■ **Problem**
Nothing but the lines from the one containing "Reconstruct the object in this render as an" down to the one containing "the middle plaque.", both included, should be echoed, and each exactly as it stands.
===============
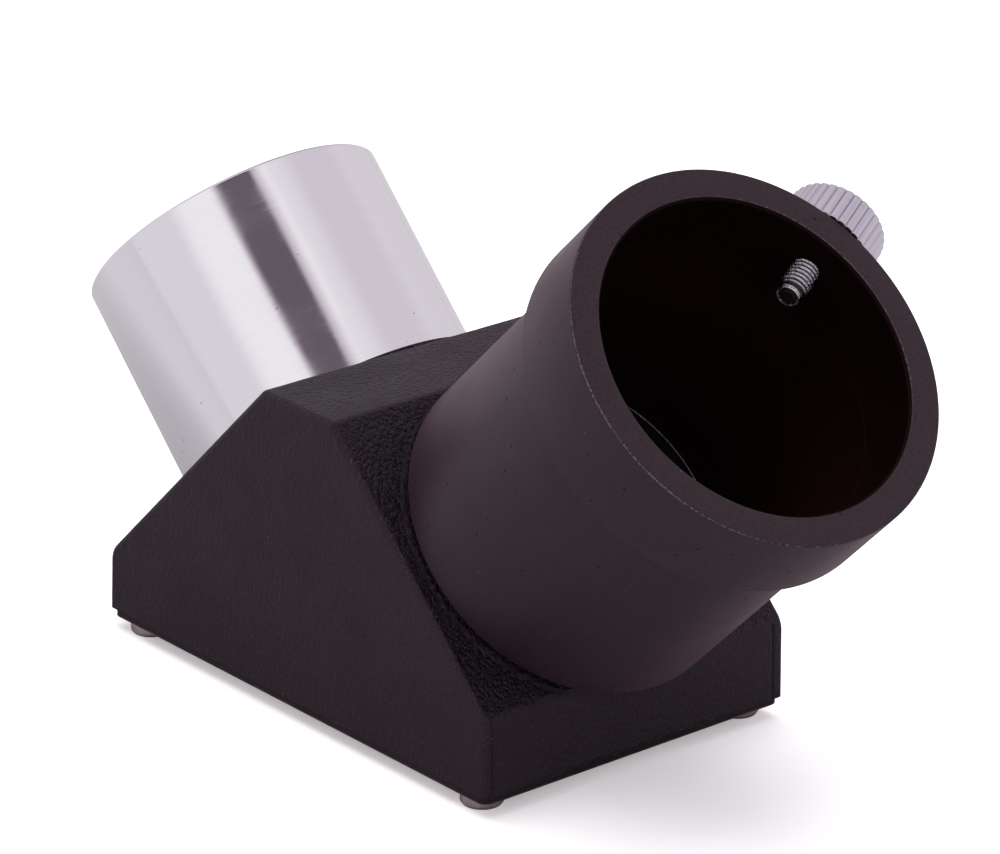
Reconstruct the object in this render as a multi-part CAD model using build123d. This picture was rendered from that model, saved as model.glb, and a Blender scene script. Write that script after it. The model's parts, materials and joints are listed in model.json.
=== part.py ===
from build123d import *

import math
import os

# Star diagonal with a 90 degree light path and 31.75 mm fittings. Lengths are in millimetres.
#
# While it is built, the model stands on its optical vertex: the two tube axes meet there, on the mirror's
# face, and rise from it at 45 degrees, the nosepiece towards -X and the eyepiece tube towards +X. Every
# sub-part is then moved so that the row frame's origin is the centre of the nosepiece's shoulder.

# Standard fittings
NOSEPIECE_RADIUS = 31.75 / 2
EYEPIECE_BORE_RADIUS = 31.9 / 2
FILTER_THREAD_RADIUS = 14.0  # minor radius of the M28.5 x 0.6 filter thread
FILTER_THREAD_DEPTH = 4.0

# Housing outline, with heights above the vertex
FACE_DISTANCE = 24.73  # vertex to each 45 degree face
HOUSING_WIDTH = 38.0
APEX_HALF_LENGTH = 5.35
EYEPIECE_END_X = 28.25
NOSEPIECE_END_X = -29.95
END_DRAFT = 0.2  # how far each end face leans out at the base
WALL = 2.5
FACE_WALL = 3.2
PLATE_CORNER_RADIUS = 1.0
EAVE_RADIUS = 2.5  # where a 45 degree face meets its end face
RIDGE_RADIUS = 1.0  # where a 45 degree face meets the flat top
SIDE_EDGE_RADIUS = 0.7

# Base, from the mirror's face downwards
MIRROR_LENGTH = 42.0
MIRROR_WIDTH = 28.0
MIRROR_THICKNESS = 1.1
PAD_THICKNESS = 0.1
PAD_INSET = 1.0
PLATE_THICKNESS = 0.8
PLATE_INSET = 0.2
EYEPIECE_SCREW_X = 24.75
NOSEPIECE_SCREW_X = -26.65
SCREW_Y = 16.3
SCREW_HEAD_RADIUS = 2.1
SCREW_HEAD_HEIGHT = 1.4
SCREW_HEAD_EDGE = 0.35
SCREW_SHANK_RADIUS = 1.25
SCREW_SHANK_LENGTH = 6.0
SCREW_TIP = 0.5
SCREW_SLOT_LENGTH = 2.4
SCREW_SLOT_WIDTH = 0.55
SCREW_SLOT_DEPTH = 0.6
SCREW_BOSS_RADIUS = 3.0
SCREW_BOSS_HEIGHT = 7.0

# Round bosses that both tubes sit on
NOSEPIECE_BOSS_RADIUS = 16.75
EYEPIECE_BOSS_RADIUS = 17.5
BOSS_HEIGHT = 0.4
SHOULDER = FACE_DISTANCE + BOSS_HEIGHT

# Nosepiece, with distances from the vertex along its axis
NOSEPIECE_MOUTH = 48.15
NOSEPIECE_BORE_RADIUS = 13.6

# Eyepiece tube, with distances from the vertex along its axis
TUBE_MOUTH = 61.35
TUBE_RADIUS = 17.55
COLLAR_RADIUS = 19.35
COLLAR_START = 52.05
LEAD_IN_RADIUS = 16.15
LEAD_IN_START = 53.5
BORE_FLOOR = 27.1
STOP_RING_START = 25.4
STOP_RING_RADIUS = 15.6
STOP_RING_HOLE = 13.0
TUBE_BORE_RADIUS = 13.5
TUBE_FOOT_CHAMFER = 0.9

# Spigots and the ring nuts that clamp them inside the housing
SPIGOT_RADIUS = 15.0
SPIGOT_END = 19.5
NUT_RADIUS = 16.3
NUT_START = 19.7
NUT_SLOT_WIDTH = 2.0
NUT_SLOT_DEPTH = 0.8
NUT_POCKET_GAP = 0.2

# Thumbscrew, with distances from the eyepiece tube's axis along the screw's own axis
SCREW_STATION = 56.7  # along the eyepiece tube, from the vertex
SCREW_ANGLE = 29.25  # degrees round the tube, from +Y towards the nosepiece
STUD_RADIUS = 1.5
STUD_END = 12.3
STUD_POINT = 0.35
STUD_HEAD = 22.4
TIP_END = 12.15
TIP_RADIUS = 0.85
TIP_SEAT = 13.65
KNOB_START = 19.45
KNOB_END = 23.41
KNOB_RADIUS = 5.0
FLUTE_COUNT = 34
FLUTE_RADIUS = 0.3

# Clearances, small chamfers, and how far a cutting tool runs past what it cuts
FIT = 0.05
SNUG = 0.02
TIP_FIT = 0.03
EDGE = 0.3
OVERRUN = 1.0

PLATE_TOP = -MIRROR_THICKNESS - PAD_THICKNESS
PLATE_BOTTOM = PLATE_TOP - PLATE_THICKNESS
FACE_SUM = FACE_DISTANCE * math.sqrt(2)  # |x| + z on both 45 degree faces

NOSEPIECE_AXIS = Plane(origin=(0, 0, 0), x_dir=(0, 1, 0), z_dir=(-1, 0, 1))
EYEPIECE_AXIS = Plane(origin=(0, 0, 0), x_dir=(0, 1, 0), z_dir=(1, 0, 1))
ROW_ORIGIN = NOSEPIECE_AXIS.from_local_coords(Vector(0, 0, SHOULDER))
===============
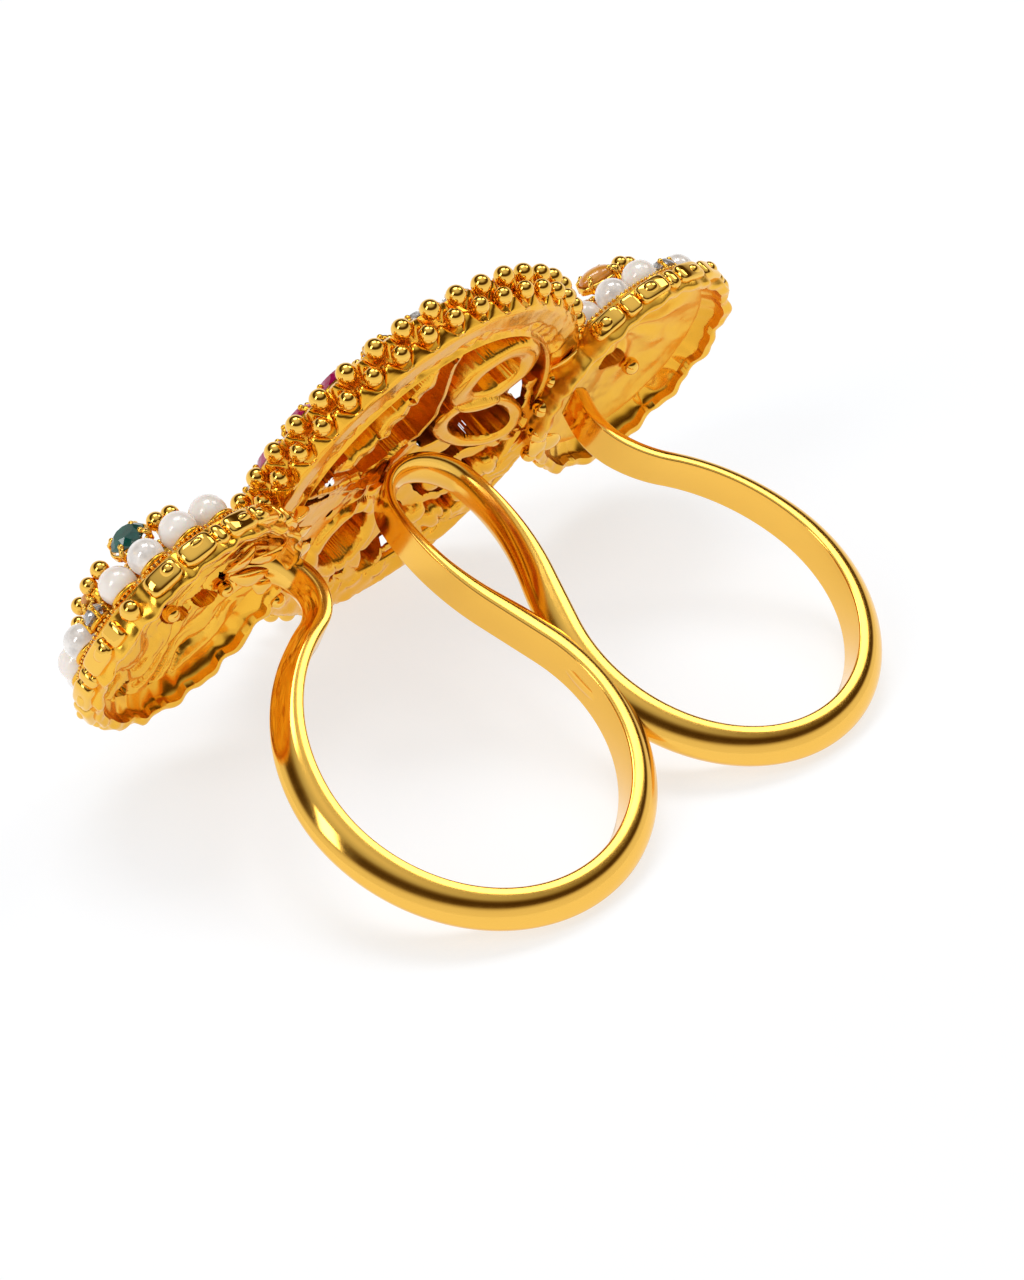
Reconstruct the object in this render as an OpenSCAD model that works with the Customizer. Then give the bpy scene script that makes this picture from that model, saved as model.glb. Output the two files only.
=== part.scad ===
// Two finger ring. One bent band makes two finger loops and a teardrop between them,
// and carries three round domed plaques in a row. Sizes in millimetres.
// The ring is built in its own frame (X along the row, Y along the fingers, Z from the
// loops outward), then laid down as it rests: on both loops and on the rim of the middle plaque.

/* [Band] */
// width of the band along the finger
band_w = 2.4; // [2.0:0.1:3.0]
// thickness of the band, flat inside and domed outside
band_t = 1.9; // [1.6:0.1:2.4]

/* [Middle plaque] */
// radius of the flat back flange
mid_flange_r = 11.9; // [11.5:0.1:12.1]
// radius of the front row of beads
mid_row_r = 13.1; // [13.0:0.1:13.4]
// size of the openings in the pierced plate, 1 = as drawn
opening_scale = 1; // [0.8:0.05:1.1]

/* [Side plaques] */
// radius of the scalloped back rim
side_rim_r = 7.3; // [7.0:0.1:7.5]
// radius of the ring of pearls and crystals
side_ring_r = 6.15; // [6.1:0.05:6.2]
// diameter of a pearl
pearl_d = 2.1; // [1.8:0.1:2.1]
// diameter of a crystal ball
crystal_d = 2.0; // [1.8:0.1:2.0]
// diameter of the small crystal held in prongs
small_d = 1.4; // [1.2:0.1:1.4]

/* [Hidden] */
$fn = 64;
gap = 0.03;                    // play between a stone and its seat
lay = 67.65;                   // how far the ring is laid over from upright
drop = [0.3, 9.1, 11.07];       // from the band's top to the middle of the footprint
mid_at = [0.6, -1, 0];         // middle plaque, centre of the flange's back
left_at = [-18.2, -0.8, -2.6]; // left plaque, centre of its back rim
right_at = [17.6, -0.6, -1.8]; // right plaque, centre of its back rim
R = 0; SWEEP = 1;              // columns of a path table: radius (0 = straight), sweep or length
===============
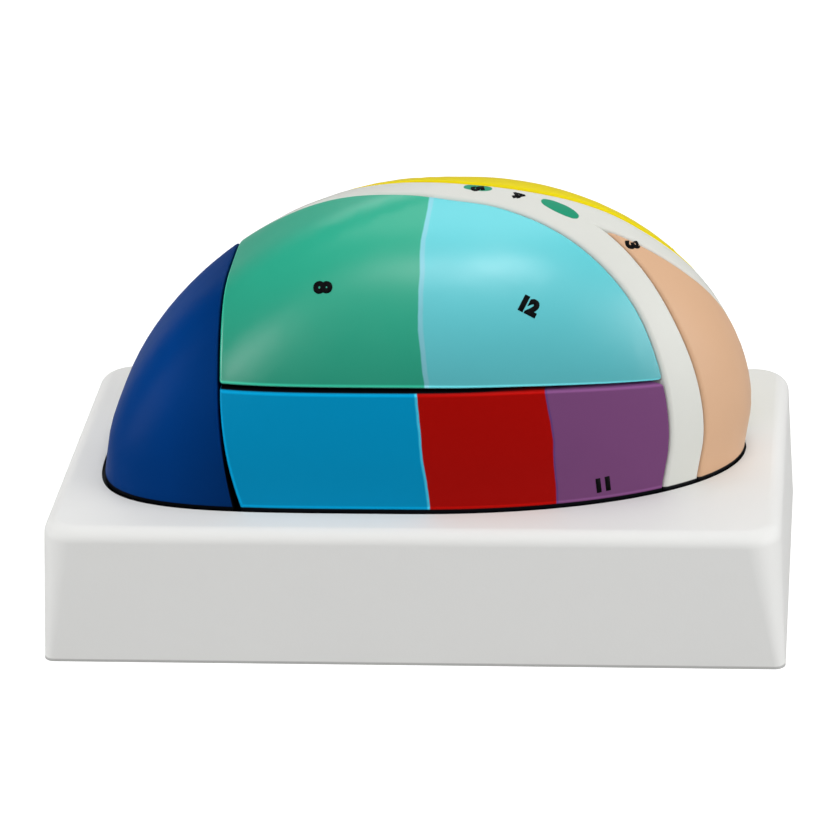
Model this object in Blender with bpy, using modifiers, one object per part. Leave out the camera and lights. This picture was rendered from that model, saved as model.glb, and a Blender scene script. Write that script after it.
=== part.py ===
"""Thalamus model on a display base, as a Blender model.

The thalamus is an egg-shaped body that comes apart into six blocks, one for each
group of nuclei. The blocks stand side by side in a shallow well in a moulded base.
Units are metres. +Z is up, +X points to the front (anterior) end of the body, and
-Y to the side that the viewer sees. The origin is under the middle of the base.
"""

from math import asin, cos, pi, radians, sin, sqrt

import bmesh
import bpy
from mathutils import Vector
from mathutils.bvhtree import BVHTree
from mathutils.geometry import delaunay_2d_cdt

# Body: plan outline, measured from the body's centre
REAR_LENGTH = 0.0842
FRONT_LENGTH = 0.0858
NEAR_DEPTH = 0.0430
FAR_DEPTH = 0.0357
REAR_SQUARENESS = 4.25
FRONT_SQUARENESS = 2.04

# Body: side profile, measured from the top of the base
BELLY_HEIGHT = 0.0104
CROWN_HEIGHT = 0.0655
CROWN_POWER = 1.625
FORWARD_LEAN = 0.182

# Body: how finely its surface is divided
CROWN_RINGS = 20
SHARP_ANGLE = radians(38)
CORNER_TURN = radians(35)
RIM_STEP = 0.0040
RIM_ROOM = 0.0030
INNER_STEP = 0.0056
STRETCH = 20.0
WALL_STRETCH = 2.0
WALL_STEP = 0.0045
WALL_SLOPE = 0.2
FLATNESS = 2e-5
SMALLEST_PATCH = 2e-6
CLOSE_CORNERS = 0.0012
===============
■ **Finished exercise**
Reconstruct the object in this render as an OpenSCAD model that works with the Customizer. Then give the bpy scene script that makes this picture from that model, saved as model.glb. Output the two files only.
=== part.scad ===
// Two finger ring. One bent band makes two finger loops and a teardrop between them,
// and carries three round domed plaques in a row. Sizes in millimetres.
// The ring is built in its own frame (X along the row, Y along the fingers, Z from the
// loops outward), then laid down as it rests: on both loops and on the rim of the middle plaque.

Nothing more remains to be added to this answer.